* GIVEN TASK *
From the entries below, copy every line holding the word "imported".

* DATA FOR THIS TASK *

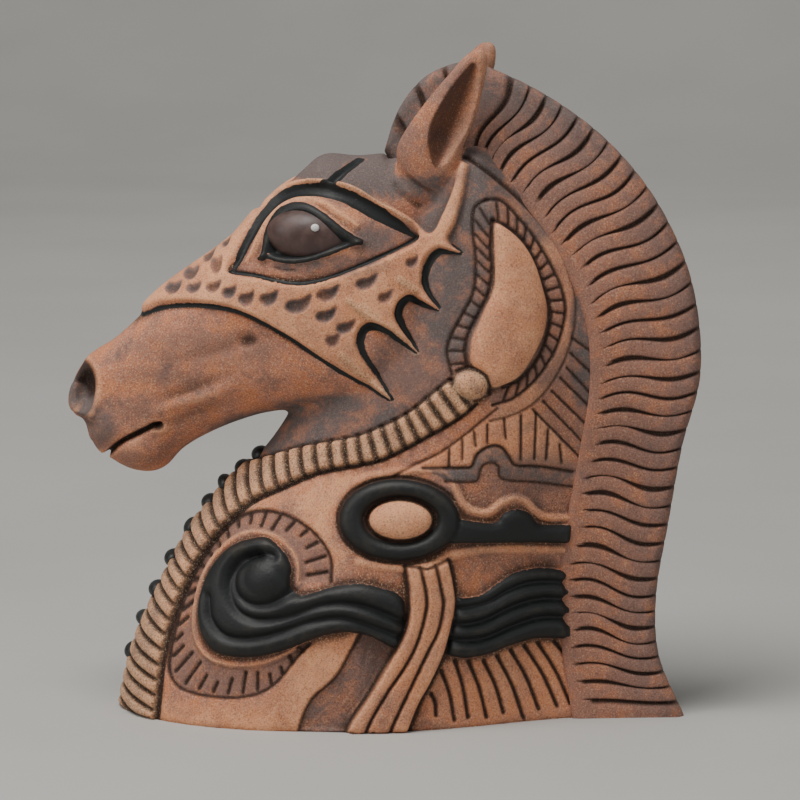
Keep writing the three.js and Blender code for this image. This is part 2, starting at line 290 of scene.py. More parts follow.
...
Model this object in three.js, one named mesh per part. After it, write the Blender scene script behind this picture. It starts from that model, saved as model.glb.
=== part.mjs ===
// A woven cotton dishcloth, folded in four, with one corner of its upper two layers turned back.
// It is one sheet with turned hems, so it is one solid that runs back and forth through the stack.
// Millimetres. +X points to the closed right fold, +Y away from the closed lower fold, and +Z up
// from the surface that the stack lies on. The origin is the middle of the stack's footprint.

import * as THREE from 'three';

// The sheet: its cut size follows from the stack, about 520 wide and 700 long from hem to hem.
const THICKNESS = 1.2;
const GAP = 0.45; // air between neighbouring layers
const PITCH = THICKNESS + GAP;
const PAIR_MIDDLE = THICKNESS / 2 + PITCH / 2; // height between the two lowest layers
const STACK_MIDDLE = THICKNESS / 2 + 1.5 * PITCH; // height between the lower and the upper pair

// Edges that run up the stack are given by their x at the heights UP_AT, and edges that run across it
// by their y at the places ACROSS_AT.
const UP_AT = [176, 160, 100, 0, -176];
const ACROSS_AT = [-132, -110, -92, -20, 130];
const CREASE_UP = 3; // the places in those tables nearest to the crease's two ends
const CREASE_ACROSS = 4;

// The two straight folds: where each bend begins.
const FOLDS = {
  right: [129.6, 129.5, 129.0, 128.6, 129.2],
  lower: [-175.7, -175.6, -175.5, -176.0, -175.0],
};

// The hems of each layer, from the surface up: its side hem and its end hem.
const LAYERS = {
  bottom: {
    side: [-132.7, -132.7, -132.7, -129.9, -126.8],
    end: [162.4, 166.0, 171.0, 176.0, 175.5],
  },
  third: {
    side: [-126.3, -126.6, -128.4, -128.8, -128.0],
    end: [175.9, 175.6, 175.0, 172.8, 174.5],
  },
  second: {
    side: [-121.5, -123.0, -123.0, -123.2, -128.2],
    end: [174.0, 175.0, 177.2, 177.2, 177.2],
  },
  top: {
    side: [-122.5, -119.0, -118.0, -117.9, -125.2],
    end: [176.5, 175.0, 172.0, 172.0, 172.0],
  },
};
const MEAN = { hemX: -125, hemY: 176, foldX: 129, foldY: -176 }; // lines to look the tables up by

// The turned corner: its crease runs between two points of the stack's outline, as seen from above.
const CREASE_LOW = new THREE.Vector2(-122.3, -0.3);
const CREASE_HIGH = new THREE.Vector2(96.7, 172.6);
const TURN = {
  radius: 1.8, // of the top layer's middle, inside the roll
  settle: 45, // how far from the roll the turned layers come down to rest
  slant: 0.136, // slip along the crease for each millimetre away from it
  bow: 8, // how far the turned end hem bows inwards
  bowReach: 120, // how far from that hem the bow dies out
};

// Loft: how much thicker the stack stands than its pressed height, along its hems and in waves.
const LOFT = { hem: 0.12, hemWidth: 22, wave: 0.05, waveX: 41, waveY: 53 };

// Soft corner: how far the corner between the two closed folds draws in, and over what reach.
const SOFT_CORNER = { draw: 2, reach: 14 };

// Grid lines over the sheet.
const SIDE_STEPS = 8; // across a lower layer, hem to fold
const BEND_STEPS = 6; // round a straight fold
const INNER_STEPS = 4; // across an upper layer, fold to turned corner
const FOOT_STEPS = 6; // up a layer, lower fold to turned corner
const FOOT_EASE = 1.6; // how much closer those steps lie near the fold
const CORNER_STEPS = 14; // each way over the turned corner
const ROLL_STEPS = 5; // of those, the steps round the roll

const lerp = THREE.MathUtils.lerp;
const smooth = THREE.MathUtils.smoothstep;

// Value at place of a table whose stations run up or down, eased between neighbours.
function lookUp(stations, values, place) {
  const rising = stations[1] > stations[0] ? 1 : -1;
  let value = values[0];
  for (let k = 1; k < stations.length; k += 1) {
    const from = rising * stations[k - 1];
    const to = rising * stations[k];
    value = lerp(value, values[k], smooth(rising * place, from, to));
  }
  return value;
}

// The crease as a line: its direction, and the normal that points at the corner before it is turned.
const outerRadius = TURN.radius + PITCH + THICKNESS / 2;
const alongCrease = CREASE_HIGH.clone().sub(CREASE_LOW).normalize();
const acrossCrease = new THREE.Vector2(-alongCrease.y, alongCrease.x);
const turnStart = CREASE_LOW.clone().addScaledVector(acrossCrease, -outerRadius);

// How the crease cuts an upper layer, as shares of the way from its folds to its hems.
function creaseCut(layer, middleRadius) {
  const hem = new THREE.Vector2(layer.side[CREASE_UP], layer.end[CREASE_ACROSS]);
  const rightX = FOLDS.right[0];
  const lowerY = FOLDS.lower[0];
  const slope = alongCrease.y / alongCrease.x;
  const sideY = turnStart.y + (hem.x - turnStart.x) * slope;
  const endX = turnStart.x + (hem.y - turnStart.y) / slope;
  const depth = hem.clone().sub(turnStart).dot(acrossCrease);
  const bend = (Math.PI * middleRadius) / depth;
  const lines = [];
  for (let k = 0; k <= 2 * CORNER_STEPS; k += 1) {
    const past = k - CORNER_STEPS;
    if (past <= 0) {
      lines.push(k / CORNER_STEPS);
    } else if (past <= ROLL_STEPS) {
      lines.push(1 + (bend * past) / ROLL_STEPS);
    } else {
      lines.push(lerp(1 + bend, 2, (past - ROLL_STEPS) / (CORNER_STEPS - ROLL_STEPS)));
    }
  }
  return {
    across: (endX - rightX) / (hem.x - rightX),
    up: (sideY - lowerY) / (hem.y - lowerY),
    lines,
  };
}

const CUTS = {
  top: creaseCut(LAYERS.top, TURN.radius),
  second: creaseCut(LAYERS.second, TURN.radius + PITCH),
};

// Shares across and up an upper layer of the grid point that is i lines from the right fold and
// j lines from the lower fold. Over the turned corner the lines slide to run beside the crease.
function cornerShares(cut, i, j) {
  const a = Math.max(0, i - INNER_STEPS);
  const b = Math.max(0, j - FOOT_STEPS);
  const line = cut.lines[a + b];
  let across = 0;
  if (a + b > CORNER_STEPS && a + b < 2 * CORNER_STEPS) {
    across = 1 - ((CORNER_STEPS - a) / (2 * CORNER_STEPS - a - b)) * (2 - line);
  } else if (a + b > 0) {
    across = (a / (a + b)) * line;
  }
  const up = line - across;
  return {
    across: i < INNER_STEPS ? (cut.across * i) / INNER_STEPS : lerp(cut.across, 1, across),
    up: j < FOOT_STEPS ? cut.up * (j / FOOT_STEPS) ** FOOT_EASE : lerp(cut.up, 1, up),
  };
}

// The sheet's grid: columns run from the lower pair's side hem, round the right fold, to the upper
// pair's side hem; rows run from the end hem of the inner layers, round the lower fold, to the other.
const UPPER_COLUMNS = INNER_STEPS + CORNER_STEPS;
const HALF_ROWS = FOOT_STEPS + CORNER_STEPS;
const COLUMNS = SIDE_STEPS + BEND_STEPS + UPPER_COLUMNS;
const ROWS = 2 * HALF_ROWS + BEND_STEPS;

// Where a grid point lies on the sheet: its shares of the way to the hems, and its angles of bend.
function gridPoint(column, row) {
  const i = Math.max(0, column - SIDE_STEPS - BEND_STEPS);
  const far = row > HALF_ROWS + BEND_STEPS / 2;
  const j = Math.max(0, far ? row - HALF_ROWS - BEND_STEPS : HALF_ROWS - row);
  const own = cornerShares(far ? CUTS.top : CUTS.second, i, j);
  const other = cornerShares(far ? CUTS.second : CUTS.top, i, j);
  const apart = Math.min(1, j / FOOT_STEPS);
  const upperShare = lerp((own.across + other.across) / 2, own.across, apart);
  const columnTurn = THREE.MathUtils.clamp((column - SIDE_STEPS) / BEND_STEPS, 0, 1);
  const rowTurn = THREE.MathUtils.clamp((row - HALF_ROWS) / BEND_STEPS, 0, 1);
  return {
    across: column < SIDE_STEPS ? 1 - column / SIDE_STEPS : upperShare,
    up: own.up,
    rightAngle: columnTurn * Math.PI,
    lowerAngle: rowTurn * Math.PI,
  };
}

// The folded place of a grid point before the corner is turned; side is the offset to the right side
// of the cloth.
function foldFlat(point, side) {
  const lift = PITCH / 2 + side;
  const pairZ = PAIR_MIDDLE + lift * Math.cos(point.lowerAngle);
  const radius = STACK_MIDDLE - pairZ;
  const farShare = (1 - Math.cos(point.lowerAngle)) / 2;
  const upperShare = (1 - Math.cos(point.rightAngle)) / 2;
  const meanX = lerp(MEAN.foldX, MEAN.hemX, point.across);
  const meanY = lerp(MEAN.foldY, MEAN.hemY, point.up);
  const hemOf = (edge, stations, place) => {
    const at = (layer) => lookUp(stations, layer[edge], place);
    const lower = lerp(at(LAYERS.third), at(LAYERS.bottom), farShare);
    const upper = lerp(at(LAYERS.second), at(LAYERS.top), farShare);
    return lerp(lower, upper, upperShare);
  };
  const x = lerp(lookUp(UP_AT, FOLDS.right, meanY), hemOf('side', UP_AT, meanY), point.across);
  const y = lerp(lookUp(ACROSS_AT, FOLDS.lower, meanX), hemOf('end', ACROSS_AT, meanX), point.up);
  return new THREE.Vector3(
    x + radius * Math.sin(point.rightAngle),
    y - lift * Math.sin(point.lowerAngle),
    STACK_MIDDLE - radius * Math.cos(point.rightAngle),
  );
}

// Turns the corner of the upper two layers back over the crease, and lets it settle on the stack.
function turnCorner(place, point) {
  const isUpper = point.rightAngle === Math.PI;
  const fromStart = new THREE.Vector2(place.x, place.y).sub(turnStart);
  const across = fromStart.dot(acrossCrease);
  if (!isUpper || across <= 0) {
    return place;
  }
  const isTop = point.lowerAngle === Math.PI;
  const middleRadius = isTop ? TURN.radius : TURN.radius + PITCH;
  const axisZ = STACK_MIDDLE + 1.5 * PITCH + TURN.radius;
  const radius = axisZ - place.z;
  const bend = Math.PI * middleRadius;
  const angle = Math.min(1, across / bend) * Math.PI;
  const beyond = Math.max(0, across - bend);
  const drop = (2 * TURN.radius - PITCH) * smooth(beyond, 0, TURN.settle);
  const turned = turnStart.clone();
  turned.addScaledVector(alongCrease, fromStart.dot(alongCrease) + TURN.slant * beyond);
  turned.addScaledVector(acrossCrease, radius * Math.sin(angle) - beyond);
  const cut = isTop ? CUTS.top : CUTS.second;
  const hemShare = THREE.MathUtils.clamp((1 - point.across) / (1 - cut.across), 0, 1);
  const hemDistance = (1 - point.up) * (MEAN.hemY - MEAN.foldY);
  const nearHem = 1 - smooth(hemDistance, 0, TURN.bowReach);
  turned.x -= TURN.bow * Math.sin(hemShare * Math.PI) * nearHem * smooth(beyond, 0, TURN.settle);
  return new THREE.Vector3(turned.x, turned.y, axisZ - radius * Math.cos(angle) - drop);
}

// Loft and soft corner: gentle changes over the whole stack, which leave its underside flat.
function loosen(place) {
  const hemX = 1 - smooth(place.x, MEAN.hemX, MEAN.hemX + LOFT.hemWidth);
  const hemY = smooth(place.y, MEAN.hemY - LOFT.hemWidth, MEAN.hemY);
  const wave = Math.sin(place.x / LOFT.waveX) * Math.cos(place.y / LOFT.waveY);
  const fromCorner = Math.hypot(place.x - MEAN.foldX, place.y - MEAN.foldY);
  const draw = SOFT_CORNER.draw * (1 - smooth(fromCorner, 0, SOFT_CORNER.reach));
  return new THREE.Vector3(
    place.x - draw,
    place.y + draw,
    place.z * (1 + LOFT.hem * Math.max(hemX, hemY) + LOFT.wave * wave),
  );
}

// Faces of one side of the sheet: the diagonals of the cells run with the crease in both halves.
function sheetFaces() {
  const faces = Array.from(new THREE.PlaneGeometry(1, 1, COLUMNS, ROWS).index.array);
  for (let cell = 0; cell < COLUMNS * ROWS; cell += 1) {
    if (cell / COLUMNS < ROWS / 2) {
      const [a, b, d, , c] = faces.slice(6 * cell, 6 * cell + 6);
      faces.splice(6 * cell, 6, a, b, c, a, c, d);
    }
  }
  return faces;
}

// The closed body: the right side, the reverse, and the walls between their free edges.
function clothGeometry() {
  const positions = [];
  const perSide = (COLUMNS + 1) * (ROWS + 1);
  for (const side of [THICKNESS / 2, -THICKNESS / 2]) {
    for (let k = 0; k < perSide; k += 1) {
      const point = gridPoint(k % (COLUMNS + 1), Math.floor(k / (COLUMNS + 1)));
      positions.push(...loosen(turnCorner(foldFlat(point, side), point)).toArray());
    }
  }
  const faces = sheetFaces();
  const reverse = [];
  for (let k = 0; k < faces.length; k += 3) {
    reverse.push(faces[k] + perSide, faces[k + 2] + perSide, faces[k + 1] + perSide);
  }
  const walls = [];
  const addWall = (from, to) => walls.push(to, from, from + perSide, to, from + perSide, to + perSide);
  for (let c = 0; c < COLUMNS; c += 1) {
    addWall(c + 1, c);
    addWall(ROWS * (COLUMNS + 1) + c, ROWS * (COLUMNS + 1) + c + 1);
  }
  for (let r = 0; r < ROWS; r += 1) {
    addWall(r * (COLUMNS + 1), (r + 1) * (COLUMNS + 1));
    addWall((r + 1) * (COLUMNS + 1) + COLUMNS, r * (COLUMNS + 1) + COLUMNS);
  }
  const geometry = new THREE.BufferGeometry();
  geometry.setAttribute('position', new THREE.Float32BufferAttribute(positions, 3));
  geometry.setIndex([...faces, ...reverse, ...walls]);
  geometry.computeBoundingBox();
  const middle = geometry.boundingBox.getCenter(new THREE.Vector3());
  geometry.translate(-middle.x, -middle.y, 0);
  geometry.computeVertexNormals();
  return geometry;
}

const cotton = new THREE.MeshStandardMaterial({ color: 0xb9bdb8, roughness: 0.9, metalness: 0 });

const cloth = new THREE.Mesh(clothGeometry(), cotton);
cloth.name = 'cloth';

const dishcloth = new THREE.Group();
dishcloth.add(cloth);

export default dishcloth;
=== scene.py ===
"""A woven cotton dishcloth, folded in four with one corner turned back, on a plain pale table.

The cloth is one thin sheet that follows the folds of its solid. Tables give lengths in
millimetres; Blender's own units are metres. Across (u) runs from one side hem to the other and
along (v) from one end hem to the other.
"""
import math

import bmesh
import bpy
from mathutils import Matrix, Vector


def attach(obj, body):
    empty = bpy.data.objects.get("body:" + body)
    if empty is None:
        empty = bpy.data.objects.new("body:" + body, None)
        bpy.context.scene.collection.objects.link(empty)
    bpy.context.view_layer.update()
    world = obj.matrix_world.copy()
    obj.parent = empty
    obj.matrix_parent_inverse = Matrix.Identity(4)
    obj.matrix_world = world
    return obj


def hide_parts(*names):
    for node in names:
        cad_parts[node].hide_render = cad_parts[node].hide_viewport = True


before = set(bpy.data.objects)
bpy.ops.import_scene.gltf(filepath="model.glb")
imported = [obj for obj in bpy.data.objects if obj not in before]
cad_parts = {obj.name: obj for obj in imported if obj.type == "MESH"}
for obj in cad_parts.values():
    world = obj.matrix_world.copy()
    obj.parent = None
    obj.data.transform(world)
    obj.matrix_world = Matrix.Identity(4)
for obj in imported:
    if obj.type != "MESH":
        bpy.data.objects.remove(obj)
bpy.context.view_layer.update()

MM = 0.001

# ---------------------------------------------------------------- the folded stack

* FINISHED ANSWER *
imported = [obj for obj in bpy.data.objects if obj not in before]
cad_parts = {obj.name: obj for obj in imported if obj.type == "MESH"}
for obj in imported:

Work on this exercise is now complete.